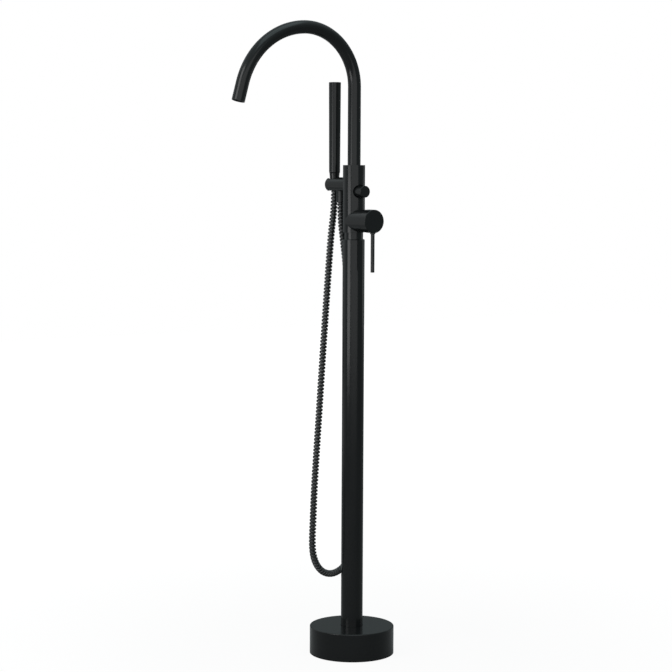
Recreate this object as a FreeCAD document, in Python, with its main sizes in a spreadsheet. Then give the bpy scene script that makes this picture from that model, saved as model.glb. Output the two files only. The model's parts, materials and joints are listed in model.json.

--

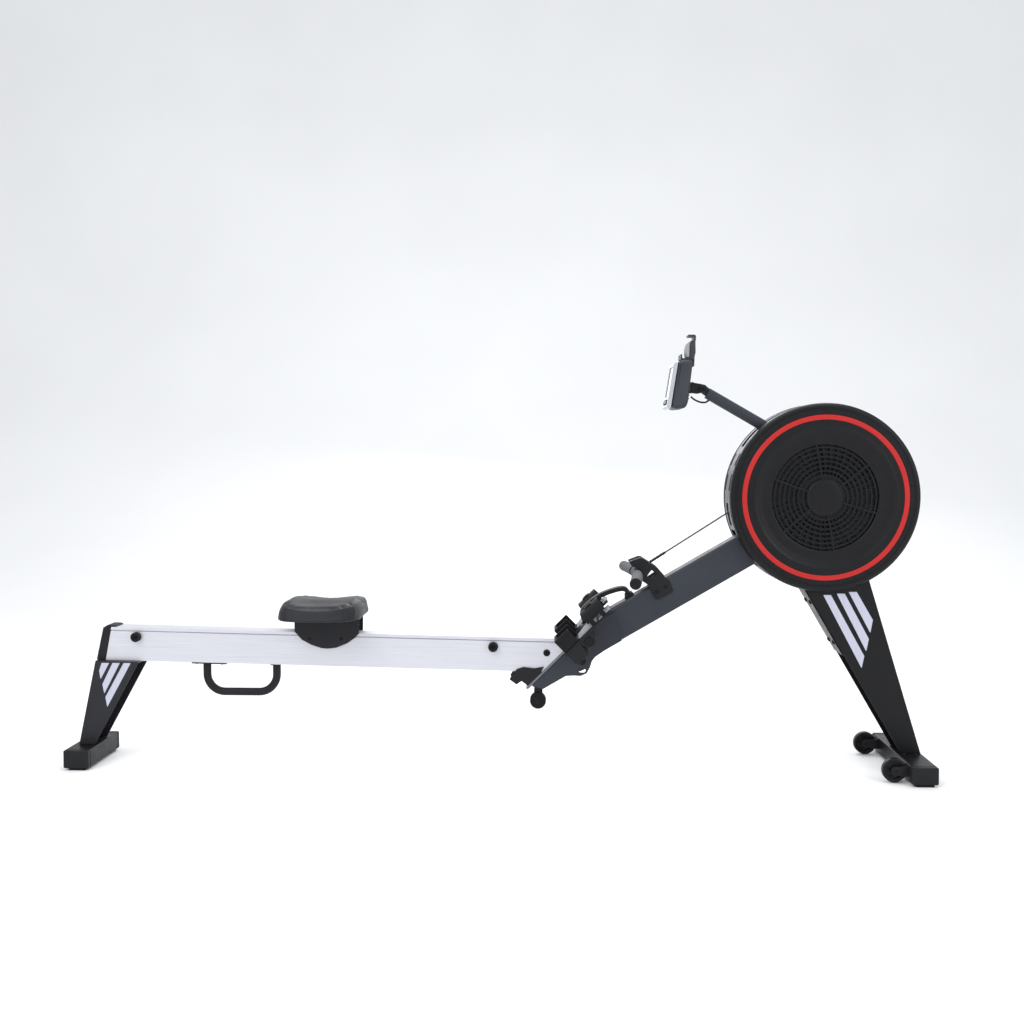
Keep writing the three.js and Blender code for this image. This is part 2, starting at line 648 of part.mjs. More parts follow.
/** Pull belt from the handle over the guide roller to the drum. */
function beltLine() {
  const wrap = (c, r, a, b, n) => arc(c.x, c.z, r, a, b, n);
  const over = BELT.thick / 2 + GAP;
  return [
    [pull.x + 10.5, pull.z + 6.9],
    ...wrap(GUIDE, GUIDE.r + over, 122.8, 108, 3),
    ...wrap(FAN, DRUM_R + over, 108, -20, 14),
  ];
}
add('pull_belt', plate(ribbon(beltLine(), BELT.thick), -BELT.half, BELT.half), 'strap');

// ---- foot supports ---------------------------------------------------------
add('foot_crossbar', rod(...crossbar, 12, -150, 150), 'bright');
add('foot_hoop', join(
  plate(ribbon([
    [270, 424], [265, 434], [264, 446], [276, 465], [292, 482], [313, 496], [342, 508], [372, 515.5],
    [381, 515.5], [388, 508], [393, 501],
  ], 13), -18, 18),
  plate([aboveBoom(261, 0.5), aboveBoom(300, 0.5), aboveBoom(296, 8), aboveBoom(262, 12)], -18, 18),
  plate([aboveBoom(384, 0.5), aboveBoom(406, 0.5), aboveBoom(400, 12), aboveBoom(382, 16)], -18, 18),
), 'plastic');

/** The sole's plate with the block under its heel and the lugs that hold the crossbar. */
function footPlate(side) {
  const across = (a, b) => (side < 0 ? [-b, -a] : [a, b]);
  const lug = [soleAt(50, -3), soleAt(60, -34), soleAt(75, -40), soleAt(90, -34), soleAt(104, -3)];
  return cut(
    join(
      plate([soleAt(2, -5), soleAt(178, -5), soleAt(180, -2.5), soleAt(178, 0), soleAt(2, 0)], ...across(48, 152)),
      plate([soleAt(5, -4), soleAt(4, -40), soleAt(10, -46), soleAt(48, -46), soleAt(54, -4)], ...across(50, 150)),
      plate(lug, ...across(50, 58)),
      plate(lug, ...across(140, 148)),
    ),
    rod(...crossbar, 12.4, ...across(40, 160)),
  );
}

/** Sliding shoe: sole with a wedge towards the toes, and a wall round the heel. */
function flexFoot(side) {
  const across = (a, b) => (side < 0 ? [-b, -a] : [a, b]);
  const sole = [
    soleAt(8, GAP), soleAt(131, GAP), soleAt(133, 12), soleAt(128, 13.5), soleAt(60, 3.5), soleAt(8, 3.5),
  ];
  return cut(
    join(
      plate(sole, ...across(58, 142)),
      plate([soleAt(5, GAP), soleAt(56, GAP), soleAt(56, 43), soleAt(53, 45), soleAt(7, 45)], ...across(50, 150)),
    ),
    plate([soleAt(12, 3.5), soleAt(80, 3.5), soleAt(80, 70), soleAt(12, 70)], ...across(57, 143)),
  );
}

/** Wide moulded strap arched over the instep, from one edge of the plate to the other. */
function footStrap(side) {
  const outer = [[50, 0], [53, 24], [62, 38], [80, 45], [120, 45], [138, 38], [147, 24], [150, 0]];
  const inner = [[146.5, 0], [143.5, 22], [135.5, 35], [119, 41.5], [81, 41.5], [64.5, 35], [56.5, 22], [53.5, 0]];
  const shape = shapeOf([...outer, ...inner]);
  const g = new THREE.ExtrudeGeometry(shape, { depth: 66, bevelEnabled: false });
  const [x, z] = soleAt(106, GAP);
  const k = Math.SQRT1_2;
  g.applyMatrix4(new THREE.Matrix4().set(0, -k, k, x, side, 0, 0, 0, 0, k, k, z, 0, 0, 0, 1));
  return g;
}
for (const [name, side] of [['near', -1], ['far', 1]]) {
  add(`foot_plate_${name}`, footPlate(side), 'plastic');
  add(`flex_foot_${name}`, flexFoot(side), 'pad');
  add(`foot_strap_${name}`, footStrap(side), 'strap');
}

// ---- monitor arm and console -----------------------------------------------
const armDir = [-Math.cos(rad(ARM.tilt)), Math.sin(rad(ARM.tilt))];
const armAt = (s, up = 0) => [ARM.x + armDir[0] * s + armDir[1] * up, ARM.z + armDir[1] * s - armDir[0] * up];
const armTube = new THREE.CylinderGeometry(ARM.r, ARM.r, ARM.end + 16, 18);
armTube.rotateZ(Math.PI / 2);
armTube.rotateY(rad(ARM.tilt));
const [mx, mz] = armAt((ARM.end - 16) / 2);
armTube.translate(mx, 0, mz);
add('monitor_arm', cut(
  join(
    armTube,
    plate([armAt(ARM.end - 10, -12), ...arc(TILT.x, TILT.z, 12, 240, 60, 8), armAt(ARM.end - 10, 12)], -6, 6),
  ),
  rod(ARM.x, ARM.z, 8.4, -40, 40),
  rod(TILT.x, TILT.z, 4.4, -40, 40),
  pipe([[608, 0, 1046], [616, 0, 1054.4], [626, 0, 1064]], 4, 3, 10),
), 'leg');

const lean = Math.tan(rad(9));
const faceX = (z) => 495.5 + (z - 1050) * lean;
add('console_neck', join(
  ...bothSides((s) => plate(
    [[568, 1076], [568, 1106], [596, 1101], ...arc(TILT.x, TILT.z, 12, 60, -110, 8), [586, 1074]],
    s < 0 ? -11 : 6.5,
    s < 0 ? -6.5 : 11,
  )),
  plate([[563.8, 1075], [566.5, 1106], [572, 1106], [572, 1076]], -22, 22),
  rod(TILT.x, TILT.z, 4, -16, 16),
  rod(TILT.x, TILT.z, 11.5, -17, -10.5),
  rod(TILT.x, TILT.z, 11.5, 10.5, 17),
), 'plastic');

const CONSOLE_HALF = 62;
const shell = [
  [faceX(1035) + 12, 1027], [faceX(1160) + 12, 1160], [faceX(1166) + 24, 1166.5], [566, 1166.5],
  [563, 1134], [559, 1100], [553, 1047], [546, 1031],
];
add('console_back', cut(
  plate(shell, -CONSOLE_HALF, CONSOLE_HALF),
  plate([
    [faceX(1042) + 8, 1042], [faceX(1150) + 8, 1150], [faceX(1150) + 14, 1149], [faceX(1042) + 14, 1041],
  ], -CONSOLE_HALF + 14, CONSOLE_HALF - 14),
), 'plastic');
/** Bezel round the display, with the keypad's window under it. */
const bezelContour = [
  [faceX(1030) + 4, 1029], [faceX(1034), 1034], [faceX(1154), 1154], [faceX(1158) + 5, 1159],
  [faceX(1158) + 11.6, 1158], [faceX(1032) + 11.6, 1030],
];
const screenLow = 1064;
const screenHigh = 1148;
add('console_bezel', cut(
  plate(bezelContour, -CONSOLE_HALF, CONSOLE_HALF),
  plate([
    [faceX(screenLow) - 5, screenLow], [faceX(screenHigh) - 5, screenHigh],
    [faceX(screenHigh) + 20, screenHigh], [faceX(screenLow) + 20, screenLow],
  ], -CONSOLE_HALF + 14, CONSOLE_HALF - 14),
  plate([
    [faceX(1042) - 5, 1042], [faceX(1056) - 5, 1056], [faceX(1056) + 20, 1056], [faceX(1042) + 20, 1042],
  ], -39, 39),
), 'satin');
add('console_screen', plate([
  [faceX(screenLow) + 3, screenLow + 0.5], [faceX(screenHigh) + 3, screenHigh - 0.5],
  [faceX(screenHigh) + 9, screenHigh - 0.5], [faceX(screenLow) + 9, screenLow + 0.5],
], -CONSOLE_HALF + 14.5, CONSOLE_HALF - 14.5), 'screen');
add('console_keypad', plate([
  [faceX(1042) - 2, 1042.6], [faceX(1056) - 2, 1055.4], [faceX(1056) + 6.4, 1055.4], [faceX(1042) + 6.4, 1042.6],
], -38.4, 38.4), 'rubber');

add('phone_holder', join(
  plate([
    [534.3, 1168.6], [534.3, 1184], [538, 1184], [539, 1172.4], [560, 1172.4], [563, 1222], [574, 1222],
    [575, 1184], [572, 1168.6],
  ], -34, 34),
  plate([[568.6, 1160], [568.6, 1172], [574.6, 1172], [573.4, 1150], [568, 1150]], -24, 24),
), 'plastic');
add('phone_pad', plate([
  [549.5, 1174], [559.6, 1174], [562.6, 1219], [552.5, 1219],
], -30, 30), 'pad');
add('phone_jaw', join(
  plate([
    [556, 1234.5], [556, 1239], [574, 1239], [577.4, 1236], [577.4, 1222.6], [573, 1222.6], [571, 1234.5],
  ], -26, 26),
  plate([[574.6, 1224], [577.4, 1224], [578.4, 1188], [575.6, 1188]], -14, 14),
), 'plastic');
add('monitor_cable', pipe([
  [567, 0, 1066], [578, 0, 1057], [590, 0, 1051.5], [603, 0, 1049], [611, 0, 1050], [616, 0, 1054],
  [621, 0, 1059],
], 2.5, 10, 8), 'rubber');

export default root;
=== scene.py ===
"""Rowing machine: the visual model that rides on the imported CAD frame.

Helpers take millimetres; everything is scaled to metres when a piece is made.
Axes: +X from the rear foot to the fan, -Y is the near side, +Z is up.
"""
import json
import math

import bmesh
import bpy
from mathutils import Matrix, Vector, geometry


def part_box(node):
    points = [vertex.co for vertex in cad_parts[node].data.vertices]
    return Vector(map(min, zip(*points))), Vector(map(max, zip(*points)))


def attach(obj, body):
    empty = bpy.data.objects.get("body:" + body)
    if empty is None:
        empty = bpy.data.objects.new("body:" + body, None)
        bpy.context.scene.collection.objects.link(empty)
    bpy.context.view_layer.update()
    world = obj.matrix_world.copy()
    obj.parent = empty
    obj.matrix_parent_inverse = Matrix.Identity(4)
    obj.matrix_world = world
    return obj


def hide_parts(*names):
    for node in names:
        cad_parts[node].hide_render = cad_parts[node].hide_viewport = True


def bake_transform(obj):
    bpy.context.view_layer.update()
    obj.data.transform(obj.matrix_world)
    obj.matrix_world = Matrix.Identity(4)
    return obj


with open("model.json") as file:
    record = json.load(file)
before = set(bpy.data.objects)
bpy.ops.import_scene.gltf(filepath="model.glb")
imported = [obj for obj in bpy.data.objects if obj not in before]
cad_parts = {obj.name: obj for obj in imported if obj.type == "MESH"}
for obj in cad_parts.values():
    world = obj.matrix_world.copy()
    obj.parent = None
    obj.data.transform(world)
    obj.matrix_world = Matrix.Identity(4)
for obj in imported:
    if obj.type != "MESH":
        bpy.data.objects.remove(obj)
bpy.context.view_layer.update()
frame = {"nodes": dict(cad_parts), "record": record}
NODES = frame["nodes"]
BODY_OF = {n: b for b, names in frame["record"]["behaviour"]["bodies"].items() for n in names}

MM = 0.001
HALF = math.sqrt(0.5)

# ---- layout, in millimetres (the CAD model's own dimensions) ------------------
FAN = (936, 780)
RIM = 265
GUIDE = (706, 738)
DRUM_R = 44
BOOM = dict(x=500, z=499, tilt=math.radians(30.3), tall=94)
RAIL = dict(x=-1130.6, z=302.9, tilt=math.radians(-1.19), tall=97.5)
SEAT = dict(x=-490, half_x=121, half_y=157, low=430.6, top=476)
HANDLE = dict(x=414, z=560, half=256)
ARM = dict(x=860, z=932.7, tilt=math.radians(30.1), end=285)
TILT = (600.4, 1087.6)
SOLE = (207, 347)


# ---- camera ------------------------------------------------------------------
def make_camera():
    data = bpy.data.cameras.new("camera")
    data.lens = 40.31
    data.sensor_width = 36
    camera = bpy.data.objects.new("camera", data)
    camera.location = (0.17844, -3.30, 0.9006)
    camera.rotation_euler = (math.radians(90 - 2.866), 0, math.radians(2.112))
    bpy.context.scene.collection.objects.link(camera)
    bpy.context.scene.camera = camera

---

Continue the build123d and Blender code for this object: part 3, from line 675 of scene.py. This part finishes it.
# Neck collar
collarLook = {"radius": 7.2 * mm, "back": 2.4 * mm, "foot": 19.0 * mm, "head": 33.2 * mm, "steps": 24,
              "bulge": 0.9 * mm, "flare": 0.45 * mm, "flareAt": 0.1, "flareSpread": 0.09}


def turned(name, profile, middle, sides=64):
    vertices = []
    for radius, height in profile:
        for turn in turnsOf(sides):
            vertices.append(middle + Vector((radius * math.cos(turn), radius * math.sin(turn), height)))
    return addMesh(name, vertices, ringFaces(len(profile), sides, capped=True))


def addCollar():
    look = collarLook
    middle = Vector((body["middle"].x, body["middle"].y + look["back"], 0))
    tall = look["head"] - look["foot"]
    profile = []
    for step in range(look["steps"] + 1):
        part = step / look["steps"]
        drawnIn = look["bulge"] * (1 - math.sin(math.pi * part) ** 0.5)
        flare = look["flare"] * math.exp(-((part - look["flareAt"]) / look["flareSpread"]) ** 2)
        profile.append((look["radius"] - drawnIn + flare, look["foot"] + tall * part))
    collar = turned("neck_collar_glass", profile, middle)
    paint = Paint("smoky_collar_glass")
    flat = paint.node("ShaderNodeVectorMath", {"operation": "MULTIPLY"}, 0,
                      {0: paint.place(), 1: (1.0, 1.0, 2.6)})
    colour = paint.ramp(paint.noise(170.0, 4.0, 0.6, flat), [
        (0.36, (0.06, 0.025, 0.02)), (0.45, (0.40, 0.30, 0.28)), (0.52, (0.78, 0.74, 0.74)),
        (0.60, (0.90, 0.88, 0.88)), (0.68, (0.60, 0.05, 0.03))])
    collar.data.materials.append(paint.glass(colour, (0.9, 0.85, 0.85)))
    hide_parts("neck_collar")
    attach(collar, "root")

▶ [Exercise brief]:
Look for "Blender" and pull out every line that has it.

▶ [Response]:
Keep writing the three.js and Blender code for this image. This is part 2, starting at line 648 of part.mjs. More parts follow.
Continue the build123d and Blender code for this object: part 3, from line 675 of scene.py. This part finishes it.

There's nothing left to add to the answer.